Toad went down to the river. There was Frog. He was sitting on an island by himself.

"Poor Frog," said Toad. "He must be very sad. I will cheer him up."

Toad ran home. He made sandwiches. He made a pitcher of iced tea. He put everything in a basket. Toad hurried back to the river.

"Frog," he shouted., "it's me. It's your best friend, Toad!"

Frog was too far away to hear. Toad took off his jacket and waved it like a flag. Frog was too far away to see. Toad shouted and waved, but it was not use. Frog sat on the island. He did not see or hear Toad.

A turtle swam by. Toad climbed on the turtle's back. "Turtle," said Toad, "carry me to the island. Frog is there. He wants to be alone."

"If Frog wants to be alone," said the turtle, "why don't you leave him alone?"

"Maybe you are right," said Toad.

"Maybe Frog does not want to see me. Maybe he does not want me to be his friend anymore."

"Yes, maybe," said the turtle as he swam to the island.

"Frog!" cried Toad.

"I am sorry for all the dumb things I do. I am sorry for all the silly things I say. Please be my friend again!"

Toad slipped off the turtle. With a splash, he fell into the river.

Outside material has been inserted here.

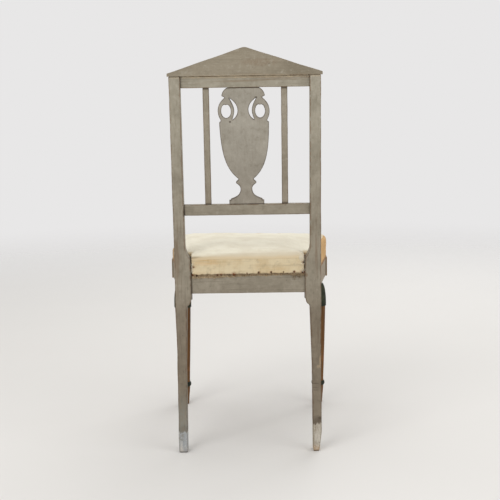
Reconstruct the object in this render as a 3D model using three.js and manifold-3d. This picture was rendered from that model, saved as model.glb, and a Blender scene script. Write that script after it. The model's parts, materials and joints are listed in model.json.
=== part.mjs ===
// A painted side chair with a pedimented back, an urn splat, turned front legs and a stuffed seat.
// Millimetres, +Z up. The sitter faces -Y, and the sitter's left is +X. The origin is on the floor,
// under the middle of the whole chair.
import * as THREE from 'three';
import { mergeVertices } from 'three/addons/utils/BufferGeometryUtils.js';
import Module from 'manifold-3d';

const wasm = await Module();
wasm.setup();

// The whole chair
const backWidth = 344;
const frontWidth = 420.4;
const seatDepth = 405;
const frameTopHeight = 438;

// Fits and cuts
const fitGap = 0.3;
const cutOverrun = 5;
const weldDistance = 0.001;

// The lean of the back, which starts in a curve above the seat
const leanDegrees = 4;
const leanStartRise = 17;
const leanCurveReach = 40;

// Rear legs: one sawn plank each, from the foot to the top of the post
const postWidth = 25.4;
const postDepthAtSeat = 34;
const postDepthAtTop = 24;
const postSeatWidth = 37.5;
const footWidth = 21;
const footDepth = 27;
const footInset = 1.5;
const footSplay = 22;
const splayStartDrop = 88;
const splayPower = 1.6;
const footTaperTopHeight = 200;
const outerTaperLowHeight = 250;
const upperCoveRise = 25;
const upperCoveLength = 33;
const lowerCoveDrop = 63;
const lowerCoveLength = 23;
const lowerCoveReach = 10.5;
const footWearWidth = 6;
const footWearHeight = 48;

// Rails and boards of the back
const pedimentSize = 64;
const pedimentEndHeight = 6.6;
const pedimentOverhang = 3.6;
const pedimentLip = 2;
const peakRounding = 7;
const crestRailSize = 26.3;
const crossRailRise = 152.9;
const backOpening = 268.1;
const crossRailSize = 24.8;
const backRailThickness = 16;
const backRailRecess = 5;
const backTenonLength = 17;
const backTenonThickness = 7;
const backTenonShoulder = 4;

const slatWidth = 14.2;
const slatThickness = 12;
const slatOffset = 89.1;
const slatTenonLength = 9;
const slatTenonThickness = 6;
const slatTenonShoulder = 2.4;

// The urn splat
const urnThickness = 12;
const urnHandleWidth = 117.6;
const urnPiercingShift = 1.5;
const urnTopShift = 4.6;
const urnFootShift = -0.4;
const urnTenonWidth = 30;

// One side of the urn from its foot up: each line holds a point, or a curve's two controls and its
// end, as shares of half the width over the handles and of the height.
const urnFootShare = 0.689;
const urnOutlineShares = [
  [[0.689, 0.035]],
  [[0.62, 0.037]],
  [[0.62, 0.046]],
  [[0.333, 0.067], [0.23, 0.087], [0.23, 0.135]],
  [[0.23, 0.157], [0.303, 0.171], [0.398, 0.184]],
  [[0.398, 0.194]],
  [[0.328, 0.209], [0.293, 0.214], [0.293, 0.221]],
  [[0.808, 0.309], [0.94, 0.456], [0.966, 0.7]],
  [[0.966, 0.707]],
  [[0.907, 0.717]],
  [[0.907, 0.729]],
  [[1.03, 0.772], [1.08, 0.85], [0.775, 0.906]],
  [[0.725, 0.918]],
  [[0.838, 0.931]],
  [[0.82, 0.962], [0.745, 0.985], [0.61, 1]],
];

// The hole of a ring handle, an upright oval whose top dips to a small cusp
const urnRingShares = [
  [[0.661, 0.7435]],
  [[0.766, 0.7435], [0.851, 0.769], [0.851, 0.801]],
  [[0.851, 0.835], [0.76, 0.868], [0.661, 0.853]],
  [[0.562, 0.868], [0.471, 0.835], [0.471, 0.801]],
  [[0.471, 0.769], [0.556, 0.7435], [0.661, 0.7435]],
];

// The crescent between a ring handle and the neck: its tip, its edge on the neck and its edge on
// the ring
const urnCrescentShares = [
  [[0.53, 0.914]],
  [[0.092, 0.856], [0.151, 0.763], [0.43, 0.727]],
  [[0.31, 0.798], [0.291, 0.826], [0.53, 0.914]],
];

// Seat rails
const seatRailThickness = 24;
const rearRailSize = 57;
const rearRailRecess = 4;
const lowRailSize = 77;
const sideRailRearInset = 14;
const sideRailFrontInset = 4.2;
const frontRailRecess = 6;
const seatTenonThickness = 9;
const seatTenonHeight = 32;
const seatTenonEdge = 7;
const rearTenonLength = 27;
const sideTenonRearLength = 22;
const sideTenonFrontLength = 24;
const frontTenonLength = 20;

// Front legs: a square head, then turned from the throat down
const headWidth = 50;
const headOverhang = 1;
const headFaceHeight = 51.4;
const headSideRebate = 4.5;
const headFootRadius = 20;
const headFootDepth = 2.5;
const throatRadius = 10;
const throatDrop = 22;
const bellRadius = 23.4;
const bellLength = 64;
const bellLipHeight = 8;
const bellFullnessPower = 0.8;
const shaftTopRadius = 21.2;
const shaftBottomRadius = 14.8;
const shaftCollar = 7;
const ringRadius = 18.2;
const ringHeight = 57;
const ringThickness = 12;
const pegFootTopRadius = 15;
const pegFootRadius = 11;
const legSides = 28;

// Pegs and dowels
const pegRadius = 3;
const pegInset = 9;
const pegBlindDepth = 4;
const pegRecess = 0.4;
const pegSides = 10;
const dowelRadius = 4;
const dowelLength = 28;
const innerDowelOffset = 50;
const outerDowelInset = 26.6;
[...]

Frog pulled Toad up onto the island. Toad looked in the basket. The sandwiches were wet. The pitcher of iced tea was empty.

"Our lunch is spoiled," said Toad. "I made it for you, Frog, so that you would be happy."

"But Toad," said Frog. "I am happy. I am very happy. This morning when I woke up I felt good because the sun was shining. I felt good because I was a frog. And I felt good because I have you for a friend. I wanted to be alone. I wanted to think about how fine everything is."

"Oh," said Toad. "I guess that is a very good reason for wanting to be alone."

"Now," said Frog, "I will be glad not to be alone. Let's eat lunch."

Frog and Toad stayed on the island all afternoon. They ate wet sandwiches without iced tea. They were two close friends sitting alone together. ("Alone" in Days with Frog and Toad, p. 52-64).